Des souverains visionnaires aux conquêtes républicaines : la fabrique d’un trésor national
Si le Louvre est devenu le plus grand musée du monde, c’est parce qu’il est le fruit d’une ambition continue, monarchique puis républicaine. Charles V inaugure la dynamique au XIVe siècle en réunissant de précieux objets au donjon de Vincennes. François Ier amplifie cette impulsion avec une passion presque incendiaire pour les maîtres italiens et son amitié avec Léonard de Vinci. Louis XIV, avec l’aide de Colbert, systématise l’entreprise : 1500 tableaux de maîtres sont déjà recensés à la fin de son règne.
Au XVIIIe siècle, Diderot rêve d’ouvrir ces collections au public. Sous Louis XVI, via le comte d’Angivillier, le projet d’un musée moderne prend forme. La Révolution le réalisera, mais l’idée, elle, est profondément monarchique. C’est encore un rappel que la France n’avance jamais par désir de rupture mais par désir de grandeur.
Viennent ensuite les acquisitions révolutionnaires, parfois rigoureuses sur le papier, mais souvent illégales sur le terrain. Les armées de la République, puis celles du Premier Empire, rapportent au Louvre des œuvres majeures : la logique est simple, brutale, assumée. Une Nation forte prend, conserve et expose ce qui illustre la civilisation. Les campagnes du général Bonaparte enrichissent considérablement les galeries, au point que Vivant Denon, nommé en 1803, peut rêver de faire du Louvre « le plus beau musée de l’univers ». Ambition folle ? Peut-être. Ambition française ? Sans aucun doute.

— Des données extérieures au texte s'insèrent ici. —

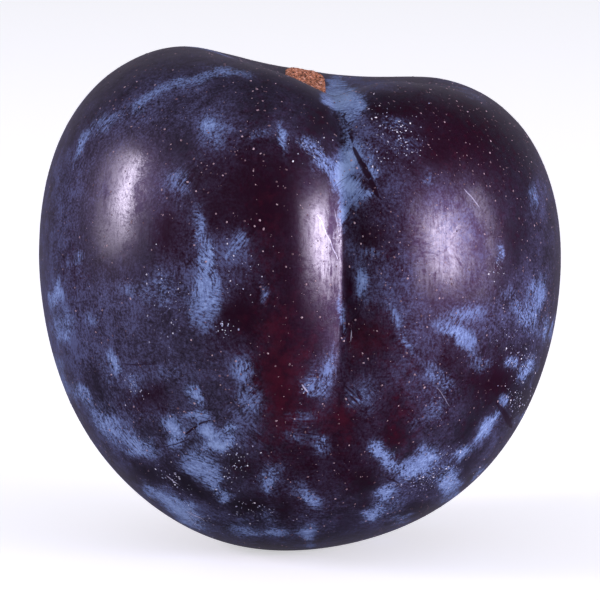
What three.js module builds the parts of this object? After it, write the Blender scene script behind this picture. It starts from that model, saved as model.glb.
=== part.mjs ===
// A ripe dark plum, standing on a small flat spot at its blossom end.
// Millimetres, +Z up, +X to the right and +Y to the back as seen from the suture side.
// The origin is at the height of the flat spot, under the fruit's axis.
//
// The fruit is one solid. Its skin is a round body, fuller above the middle, that four
// features shape: a funnel round the stem's seat, a shallow dip in the right shoulder,
// the suture, which is the crease that runs from the funnel down the front, and the
// raised patch of cork where the stem came away.

import * as THREE from "three";

// ---- The body ----
const HALF_WIDTH = 30.65; // before its fullness, across the two cheeks
const DEPTH_SHARE = 0.95; // front to back, as a share of the width
const DOME_HEIGHT = 61.9; // as if it had no funnel and no flat spot
const FULLNESS = [0.089, 0.15, 0.054]; // swells the upper half, both ends, and the shoulder
const SHOULDER_LEAN = { drop: 2.3, power: 3 }; // the right shoulder sits lower than the left
const BLOSSOM_TIP = { shift: -2.0, power: 20 }; // the lowest point lies left of the axis
const FLAT_SPOT_SINK = 0.4; // how far the round underside is cut up to the flat spot

// ---- The funnel round the stem's seat, and the dip beside it ----
const FUNNEL = { x: 2.3, y: 2.3, depth: 8.4, reachX: 11.1, reachY: 13.6, power: 1.9 };
const SIDE_DIP = { x: 15.4, y: -1.3, depth: 1.1, reachX: 5.5, reachY: 5.5, power: 2 };

// ---- The suture ----
const SUTURE = {
  depth: 3.6, // where it is deepest
  onset: 0.45, // the share of the brim's height where half of that depth is reached
  power: 7, // how suddenly it sets in there
  ease: 0.25, // the share of its depth that is gone again at the brim
  easePower: 12, // how suddenly it eases there
  leftFlank: 6.2, // how far each flank reaches at the brim
  rightFlank: 4.4,
  spread: 1.15, // that reach at the blossom end, as a share of the reach at the brim
  fold: 0.35, // how softly the bottom is rounded
  edge: 0.4, // how softly the flanks end, as a share of their reach
  frontLimit: -4.0, // it ends inside the funnel, short of the stem's seat
  frontBlend: 1.5,
};
const BRIM_HEIGHT = 56; // heights along the suture are counted as shares of this
const SUTURE_PATH = [-0.4, 17.5, -12.7]; // x of the crease: a parabola in that share

// ---- The cork at the stem's seat ----
const CORK = { x: 0.6, y: 6.6, halfWidth: 2.5, halfLength: 8.4, squareness: 3.2, rise: 0.28, edge: 0.16 };

// ---- How finely the skin is divided ----
const COLUMNS = 84;
const ROWS = 40;
const SUTURE_AZIMUTH = THREE.MathUtils.degToRad(-78);
const COLUMN_CROWDING = 0.4; // columns stand closer together at the suture
const ROW_CROWDING = 0.3; // rows stand closer together round the funnel

// A bump or hollow with a round top: 1 at its middle, 0 far off.
function dimple(form, x, y) {
  const away = Math.hypot((x - form.x) / form.reachX, (y - form.y) / form.reachY);
  return Math.exp(-(away ** form.power));
}

// Goes smoothly from 0 well below zero to 1 well above it.
function softStep(value, blend) {
  return 1 / (1 + Math.exp(-value / blend));
}

// How far the cork stands over the skin. Its outline is a tongue that runs up the back wall.
function corkRise(x, y) {
  const across = Math.abs((x - CORK.x) / CORK.halfWidth) ** CORK.squareness;
  const along = Math.abs((y - CORK.y) / CORK.halfLength) ** CORK.squareness;
  const away = (across + along) ** (1 / CORK.squareness);
  return CORK.rise * softStep(1 - away, CORK.edge);
}

// How deep the suture is sunk at a point of the body: two flat flanks that meet in a narrow fold.
function sutureDepth(x, y, z) {
  const share = Math.max(0, z / BRIM_HEIGHT);
  const [start, slope, bend] = SUTURE_PATH;
  const side = x - (start + slope * share + bend * share ** 2);
  const setIn = share ** SUTURE.power / (share ** SUTURE.power + SUTURE.onset ** SUTURE.power);
  const eased = 1 - SUTURE.ease * share ** SUTURE.easePower;
  const spread = SUTURE.spread + (1 - SUTURE.spread) * share;
  const reach = (side > 0 ? SUTURE.rightFlank : SUTURE.leftFlank) * spread;
  const flank = 1 - Math.hypot(side, SUTURE.fold) / reach;
  const across = (flank + Math.hypot(flank, SUTURE.edge)) / 2;
  return SUTURE.depth * setIn * eased * across * softStep(SUTURE.frontLimit - y, SUTURE.frontBlend);
}

// The point of the skin in a direction: azimuth round the axis, and polar angle up from the base.
function skinPoint(azimuth, polar) {
  const height = -Math.cos(polar); // -1 at the blossom end, 1 at the top
  const share = (1 + height) / 2;
  const girth =
    HALF_WIDTH *
    Math.sin(polar) *
    (1 + FULLNESS[0] * height + FULLNESS[1] * height ** 2 + FULLNESS[2] * height ** 3);
  const point = new THREE.Vector3(
    girth * Math.cos(azimuth),
    girth * Math.sin(azimuth) * DEPTH_SHARE,
    DOME_HEIGHT * share,
  );
  point.z -= SHOULDER_LEAN.drop * (point.x / HALF_WIDTH) * share ** SHOULDER_LEAN.power;
  if (height > 0) {
    point.z -= FUNNEL.depth * dimple(FUNNEL, point.x, point.y);
    point.z -= SIDE_DIP.depth * dimple(SIDE_DIP, point.x, point.y);
    point.z += corkRise(point.x, point.y);
  }
  point.x += BLOSSOM_TIP.shift * (1 - share) ** BLOSSOM_TIP.power;

  const middle = new THREE.Vector3(0, 0, DOME_HEIGHT / 2);
  const inwards = middle.sub(point).normalize();
  point.addScaledVector(inwards, sutureDepth(point.x, point.y, point.z));
  point.z -= FLAT_SPOT_SINK;
  return point;
}

// The whole skin: rings of points from the rim of the flat spot to the top, closed by a fan at each end.
function plumGeometry() {
  const flatRim = Math.acos(1 - (2 * FLAT_SPOT_SINK) / DOME_HEIGHT);
  const points = [];
  for (let row = 0; row < ROWS; row++) {
    const share = row / ROWS;
    const crowded = share + (ROW_CROWDING / Math.PI) * Math.sin(Math.PI * share);
    const polar = flatRim + (Math.PI - flatRim) * crowded;
    for (let column = 0; column < COLUMNS; column++) {
      const turn = (2 * Math.PI * column) / COLUMNS;
      const azimuth = SUTURE_AZIMUTH + turn - COLUMN_CROWDING * Math.sin(turn);
      points.push(skinPoint(azimuth, polar));
    }
  }
  const base = points.push(new THREE.Vector3(BLOSSOM_TIP.shift, 0, 0)) - 1;
  const top = points.push(skinPoint(0, Math.PI)) - 1;

  const faces = [];
  for (let column = 0; column < COLUMNS; column++) {
    const next = (column + 1) % COLUMNS;
    faces.push(base, next, column);
    for (let row = 0; row < ROWS - 1; row++) {
      const low = row * COLUMNS;
      const high = low + COLUMNS;
      faces.push(low + column, low + next, high + next);
      faces.push(low + column, high + next, high + column);
    }
    const last = (ROWS - 1) * COLUMNS;
    faces.push(last + column, last + next, top);
  }
  const geometry = new THREE.BufferGeometry().setFromPoints(points);
  geometry.setIndex(faces);
  geometry.computeVertexNormals();
  return geometry;
}

const skin = new THREE.MeshStandardMaterial({ color: 0x2b2038, roughness: 0.4, metalness: 0 });

const plum = new THREE.Mesh(plumGeometry(), skin);
plum.name = "plum";

const group = new THREE.Group();
group.add(plum);

export default group;
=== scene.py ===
import math
from collections import namedtuple
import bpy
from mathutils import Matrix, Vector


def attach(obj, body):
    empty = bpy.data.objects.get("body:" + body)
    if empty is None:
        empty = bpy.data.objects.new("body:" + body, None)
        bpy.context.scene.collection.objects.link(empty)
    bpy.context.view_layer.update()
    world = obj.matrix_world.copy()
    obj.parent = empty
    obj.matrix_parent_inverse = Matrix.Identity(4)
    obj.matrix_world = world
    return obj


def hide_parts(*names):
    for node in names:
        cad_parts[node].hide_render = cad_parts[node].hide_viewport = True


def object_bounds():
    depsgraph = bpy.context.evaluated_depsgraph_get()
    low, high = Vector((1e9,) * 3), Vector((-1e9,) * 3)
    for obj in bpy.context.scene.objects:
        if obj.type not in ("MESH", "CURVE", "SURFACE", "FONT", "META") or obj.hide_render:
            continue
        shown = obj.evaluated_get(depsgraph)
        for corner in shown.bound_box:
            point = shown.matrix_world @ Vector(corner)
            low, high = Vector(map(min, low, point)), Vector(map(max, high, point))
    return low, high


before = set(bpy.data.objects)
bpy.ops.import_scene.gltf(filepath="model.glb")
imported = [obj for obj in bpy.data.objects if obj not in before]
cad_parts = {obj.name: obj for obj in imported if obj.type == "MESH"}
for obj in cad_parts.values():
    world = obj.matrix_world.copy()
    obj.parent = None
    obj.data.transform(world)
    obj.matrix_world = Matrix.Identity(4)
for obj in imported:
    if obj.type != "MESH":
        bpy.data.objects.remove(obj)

from types import SimpleNamespace

import bpy
import numpy as np
from mathutils import Matrix, Vector, noise

bl_info = {
    "name": "Dark plum under bloom",
    "version": (1, 0, 0),
    "blender": (4, 5, 0),
    "location": "3D View > Sidebar > Plum",
    "description": "Makes the skin, bloom, lenticels and cork of a ripe dark plum, and a plain stage for it",
    "category": "Add Mesh",
}

MM = 0.001
CAD_LOW, CAD_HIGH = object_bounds()
CAD_SIZE = CAD_HIGH - CAD_LOW


# ---- Settings ----


def length(name, description, default):
    rule = {"unit": "LENGTH", "precision": 5}
    return bpy.props.FloatProperty(name=name, description=description, default=default, **rule)


def number(name, description, default):
    return bpy.props.FloatProperty(name=name, description=description, default=default, precision=4)


def whole_number(name, description, default):
    return bpy.props.IntProperty(name=name, description=description, default=default)


def colour(name, description, default):
    rule = {"subtype": "COLOR", "size": 3, "min": 0, "max": 1}
    return bpy.props.FloatVectorProperty(name=name, description=description, default=default, **rule)


class PlumShape(bpy.types.PropertyGroup):
    """Sizes of the fruit, the same as those of its solid."""

    half_width: length("Half width", "From the axis to a cheek, before its fullness", 0.4975 * CAD_SIZE.x)
    depth_share: number("Depth share", "Front to back, as a share of the width", 0.95)
    dome_height: length("Dome height", "Height with no funnel and no flat spot", 0.0619)
    full_upper: number("Upper fullness", "Swells the upper half", 0.089)
    full_ends: number("End fullness", "Swells both ends", 0.15)
    full_shoulder: number("Shoulder fullness", "Swells the shoulder", 0.054)
    lean_drop: length("Shoulder drop", "How much lower the right shoulder sits", 0.0023)
    lean_power: number("Shoulder power", "How suddenly that drop sets in", 3.0)
    tip_shift: length("Tip shift", "How far the blossom end lies to the side", -0.0020)
    tip_power: number("Tip power", "How near the blossom end that shift sets in", 20.0)
    flat_sink: length("Flat spot sink", "How far the underside is cut to the flat spot", 0.0004)
    flat_round: length("Flat spot edge", "How softly the underside turns into the flat spot", 0.00025)
    funnel_x: length("Funnel X", "Middle of the funnel, across", 0.0023)
    funnel_y: length("Funnel Y", "Middle of the funnel, front to back", 0.0023)
    funnel_depth: length("Funnel depth", "Depth of the funnel round the stem's seat", 0.0084)
    funnel_reach_x: length("Funnel reach X", "How far the funnel reaches across", 0.0111)
    funnel_reach_y: length("Funnel reach Y", "How far the funnel reaches front to back", 0.0136)
    funnel_power: number("Funnel power", "How steep the funnel's wall is", 1.9)
    dip_x: length("Dip X", "Middle of the dip in the right shoulder, across", 0.0154)
    dip_y: length("Dip Y", "Middle of that dip, front to back", -0.0013)
    dip_depth: length("Dip depth", "Depth of that dip", 0.0011)
    dip_reach: length("Dip reach", "How far that dip reaches", 0.0055)
    suture_depth: length("Suture depth", "Depth of the crease where it is deepest", 0.0036)
    suture_onset: number("Suture onset", "Share of the brim's height where it is half as deep", 0.45)
    suture_power: number("Suture power", "How suddenly the crease sets in there", 7.0)
    suture_ease: number("Suture ease", "Share of that depth that is gone again at the brim", 0.25)
    suture_ease_power: number("Suture ease power", "How suddenly the crease eases there", 12.0)
    suture_left: length("Suture left flank", "Reach of the crease's left flank at the brim", 0.0062)
    suture_right: length("Suture right flank", "Reach of its right flank at the brim", 0.0044)
    suture_spread: number("Suture spread", "Reach at the blossom end, as a share of that at the brim", 1.15)
    suture_fold: length("Suture fold", "How softly the bottom of the crease is rounded", 0.00035)
    suture_edge: number("Suture edge", "How softly the flanks end, as a share of their reach", 0.40)
    suture_start: length("Suture start", "Place of the crease at the blossom end, across", -0.0004)
    suture_slope: length("Suture slope", "How far it runs to the right on its way up", 0.0175)
    suture_bend: length("Suture bend", "How far it then bends back", -0.0127)
    suture_limit: length("Suture limit", "Where it ends inside the funnel, front to back", -0.0040)
    suture_blend: length("Suture blend", "How softly it ends there", 0.0015)
    brim_height: length("Brim height", "Heights along the suture count as shares of this", 0.056)
    cork_x: length("Cork X", "Middle of the patch of cork, across", 0.0006)
    cork_y: length("Cork Y", "Middle of that patch, front to back", 0.0066)
    cork_half_width: length("Cork half width", "Half of that patch, across", 0.0025)
    cork_half_length: length("Cork half length", "Half of that patch, front to back", 0.0084)
    cork_squareness: number("Cork squareness", "How square its outline is: 2 is an ellipse", 3.2)
    cork_rise: length("Cork rise", "How far the cork stands over the skin", 0.00028)
    cork_edge: number("Cork edge", "How softly the cork's edge falls off", 0.16)
    unevenness: length("Unevenness", "How far the grown surface strays from its rule", 0.00022)
    unevenness_size: length("Unevenness size", "How wide those swells are", 0.0085)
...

Les revers viendront avec la chute de Napoléon : près de 5 000 œuvres sont restituées. Mais le Louvre conserve tout de même 75 pièces majeures, symboles d’une époque où la France projetait sa puissance et son rayonnement sans complexe. Malgré les pertes, la dynamique est lancée : le Louvre est devenu une institution-monde.
Du XIXe siècle à nos jours : renaissance permanente d’un géant culturel
Avec l’entrée de la Vénus de Milo en 1821 et l’incroyable travail de Champollion, qui inaugure en 1827 le musée égyptien, le Louvre s’ouvre à l’archéologie savante. Charles X donne une impulsion nouvelle à cet élan. Puis, au fil du XIXe siècle, acquisitions, donations et dations enrichissent régulièrement les collections, malgré les crises et les manques de moyens.
La France continue d’avancer : sous la Restauration, le Radeau de la Méduse, œuvre contemporaine, est acquis malgré le scandale qu’il suscita. L’État assume de nouveau sa mission culturelle. Et après la Grande Guerre, même ralentie, la politique d’enrichissement se poursuit.
Il faudra attendre la Ve République pour assister à la métamorphose moderne du musée. Giscard d’Estaing crée le musée d’Orsay, libérant le Louvre des collections postérieures à 1848. Mitterrand lance le chantier monumental de la pyramide et la restructuration des espaces intérieurs. La France réaffirme alors son génie architectural, sa capacité à moderniser sans renier l’ancien.
Aujourd’hui encore, le Louvre demeure le legs indiscutable de mille ans de volonté française, alliance unique entre monarchie, République, conquêtes, création et transmission. Ses salles racontent autant l’histoire de l’art que celle d’un pays qui refuse l’effacement et revendique sa place au premier rang.